Knowing that every school district, school music program, music educator and community are different, following are some ideas from music educators across the country on what can be done to recruit and retain music students.

  • Have a school group perform for every student in your school district at least every year, and include key special programming for each group (Pops for middle schoolers, instrument introductions for elementary, etc.).
  • Have talented high school, college or local community members provide an instrument demonstration to show students that music is enjoyable lifelong.
  • Offer music groups to perform for local community organization meetings and special occasions (Kiwanis, Lions Club, School Board, VFW, etc.). The more people know about the program, the more they will support it and encourage others.
  • Take your group on a trip that is mostly educational, not just performance-based, and bring non-members along so they can see what music students are like when they are not playing.
  • Hold a Parent Band Hour where parents of potential band students are invited to practice with the current marching band for one hour. The parents show up and are handed an instrument (even though they can’t play it they are required to carry it), and they are handed a sheet of marching drills. The parents are encouraged to learn 32-64 counts of a drill. The current students help the parents learn how to read the drill set sheet, understand the commands, how to stand at attention and how to march smoothly in a line. The parents are immersed into the drill for an hour, and then the current band students and the parents “perform” the set of 32-64 counts with the parents marching (and carrying a horn) and the students marching and playing side-by-side. It gives the parents of the potential band members appreciation for the skills required to be part of a
    marching band and, in turn, they encourage their children to give it a try for themselves.
  • Have your 8th grade band (and friends) join your high school band at a Friday night football or basketball game with pizza to follow.
  • Have your elementary and middle school bands attend a rehearsal with your high school band. Rehearse one or two numbers from each folder with everyone playing along (good sight-reading for the older students).
  • Use high school students to mentor younger musicians.
  • Have students offer to speak about music and band in elementary classrooms just before band signup day.
  • Solicit the help of a fellow teacher in finding a way to have students earn credit in their class by attending a concert, researching a piece of music, etc.
  • Program one piece each year that can then be connected to another subject area and work with that teacher to incorporate the two efforts (Kadinsky’s use of Stravinsky’s music in Art, “Of Sailors & Whales” to connect to the reading of Moby Dick in English, movie themes to drama or theater classes, etc.)
  • During the weeks prior to when students sign up for high school courses, have your band leaders offer a presentation with the student perspective of “What I wish I had known about high school band.”
  • Promote yourself as a teacher like no other in your school. You teach a ‘fun class’ that is active, engages all students and has a sense of pride, tradition and teamwork without being competitive within. Students take music because they want to – not because they have to be involved in music. Give them personal reasons to be involved in music.
  • Find ways to demonstrate the instruments and music to the general school population by having soloists or small groups perform for various events or just in the cafeteria once a month or week. Perform yourself and play just one pop tune.
  • Include the “other instruments” prominently in your offerings, demonstration and performances. Play trombone and use the glissando, Charlie Brown’s teacher voice and pedal tones to emphasize the fun in playing different instruments. Promote the euphonium, tuba, bass clarinet as the foundation of the band and the instruments that hold it all up.
  • Support your school’s drama club performances by offering yourself and your students for the pit orchestra in their musical or just interlude or background music in their other performances (also a good way to find opportunities for the composers in your school to write music specifically for a play).
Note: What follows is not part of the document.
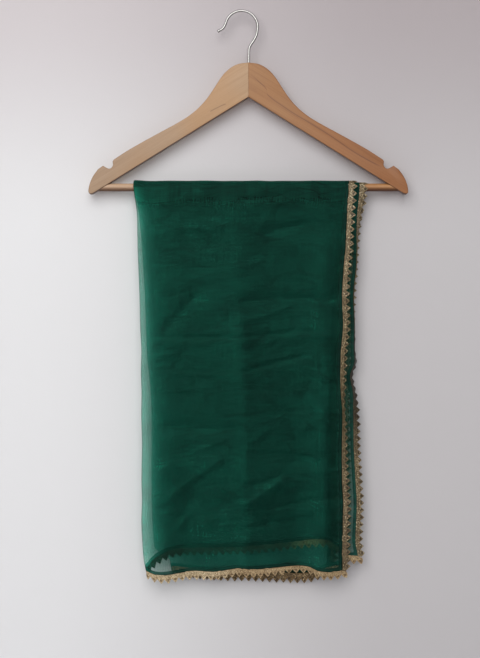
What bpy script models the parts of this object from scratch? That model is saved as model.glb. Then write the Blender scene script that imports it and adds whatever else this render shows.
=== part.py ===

(Valuable assistance in compiling this list was received from Brian Bubach of North Dakota, Hiroshi Fukuoka of Idaho, Jennifer Muller of Oregon and Mike Plunkett of Oklahoma as well as NAfME articles by Philip Dolan and Sarah Bean Stafford.)

By reaching out and showing students that music is for everyone and is enjoyable, your program will do well despite declining school enrollments and buck the trend that students participate less and less in group activities. By providing musical performances for students in the lowest grades, you plant the seed early on that music is for them. Everyone has music in their lives on a daily basis, so make sure everyone is aware that they cannot only be music listeners, but music makers.